Overview
This lecture focused on recent economic conditions, adjustments to Federal Reserve policy, and the ongoing balance between managing inflation and supporting employment.
Recent Economic Developments
- U.S. unemployment rate edged up to 4.3% in August, remaining relatively low but with slowed job gains.
- GDP growth moderated to about 1.5% in the first half of the year, down from 2.5% last year.
- Consumer spending slowed, business investment increased, and housing sector activity remains weak.
- The labor market is described as less dynamic, with both supply and demand for workers declining.
Inflation Trends & Expectations
- Inflation has risen recently and remains above the Fed’s 2% goal.
- Total PCE prices increased 2.7% annually as of August; core PCE rose 2.9%.
- Inflation expectations for the near term have risen; longer-term expectations still align with the 2% target.
- Median projections: Total PCE inflation at 3.0% in 2024, falling to 2.1% in 2027.
Monetary Policy Decisions
- The Federal Open Market Committee (FOMC) lowered the federal funds rate target by 0.25% to 4.00–4.25%.
- Balance sheet reduction will continue at a marginal rate.
- Policy remains responsive to evolving economic data and not on a preset path.
- No strong support for a larger rate cut at this meeting.
Risks and Mandate Balancing
- Downside risks to employment have increased; risks to inflation remain tilted upward in the near term.
- The Fed’s dual mandate is maximum employment and stable prices; current policy shifts reflect increased employment risks.
- The path of future rate changes will depend on data, outlook, and risk balance.
Factors Impacting the Economy
- Slowing labor force growth due to lower immigration impacts employment.
- Tariffs contribute modestly to increased goods inflation; most costs are absorbed by intermediaries so far.
- AI and business investment drive some economic growth, but not the main factor in labor changes.
- Housing affordability is challenged by higher rates, but systemic housing shortages are a deeper issue.
- Some groups (youth, minorities) face disproportionate labor market difficulties as hiring slows.
Fed Independence and Communication
- The Fed insists its actions are based solely on economic data, not political influence.
- Internal consensus is broad despite diverse views on the future rate path.
- No plans for independent review, but open to constructive criticism and internal reforms.
Projections and Data Quality
- Individual FOMC participants project the federal funds rate to be 3.6% by end of 2024, tapering further in future years.
- Data revisions and low survey response rates can add uncertainty but do not undermine policy decisions.
Key Terms & Definitions
- Dual Mandate — The Fed’s two goals: maximum employment and stable prices (low inflation).
- Federal Funds Rate — The interest rate banks charge each other for overnight loans.
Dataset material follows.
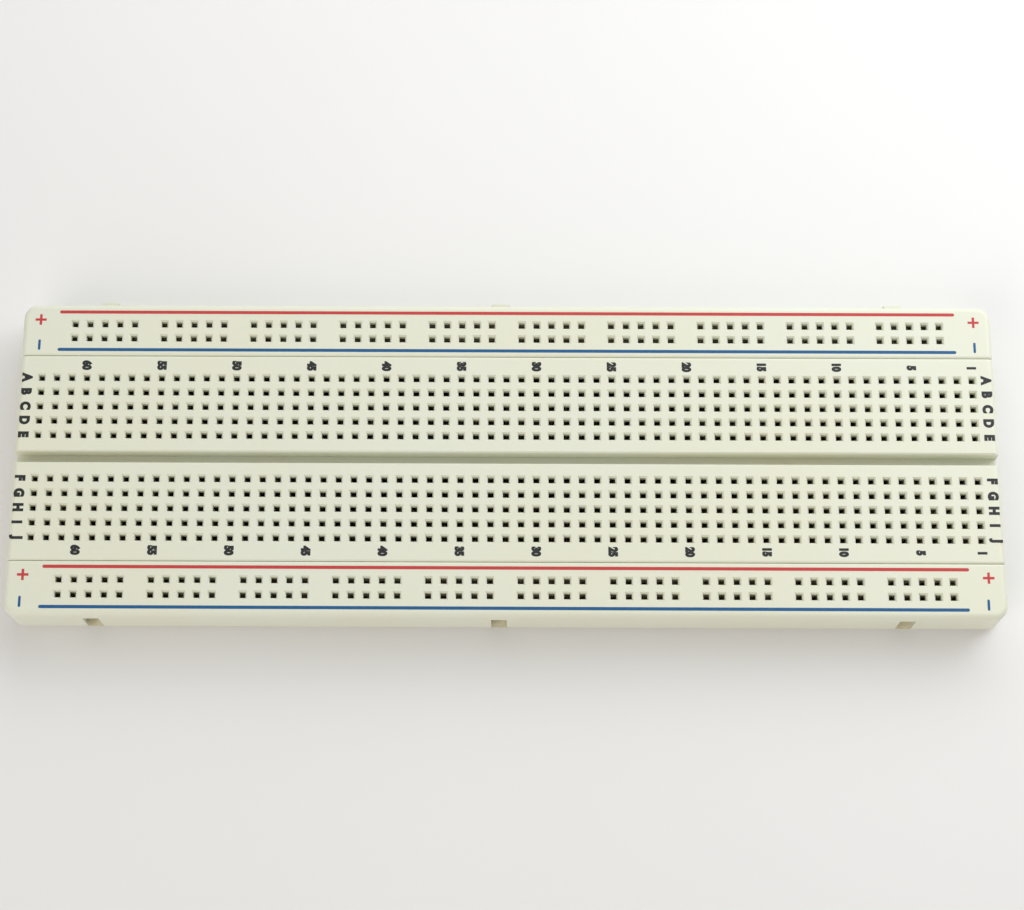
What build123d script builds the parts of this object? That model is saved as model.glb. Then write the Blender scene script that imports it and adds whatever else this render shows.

- PCE Inflation — Personal Consumption Expenditures price index, a key measure of U.S. inflation.
- Core PCE — PCE inflation excluding volatile food and energy prices.
- FOMC (Federal Open Market Committee) — The Fed body that sets monetary policy.
Action Items / Next Steps
- Monitor upcoming economic data releases, including employment and inflation reports.
- Review the Fed's Summary of Economic Projections (SEP) for updated forecasts.
- Prepare for discussions on how future data may influence monetary policy decisions.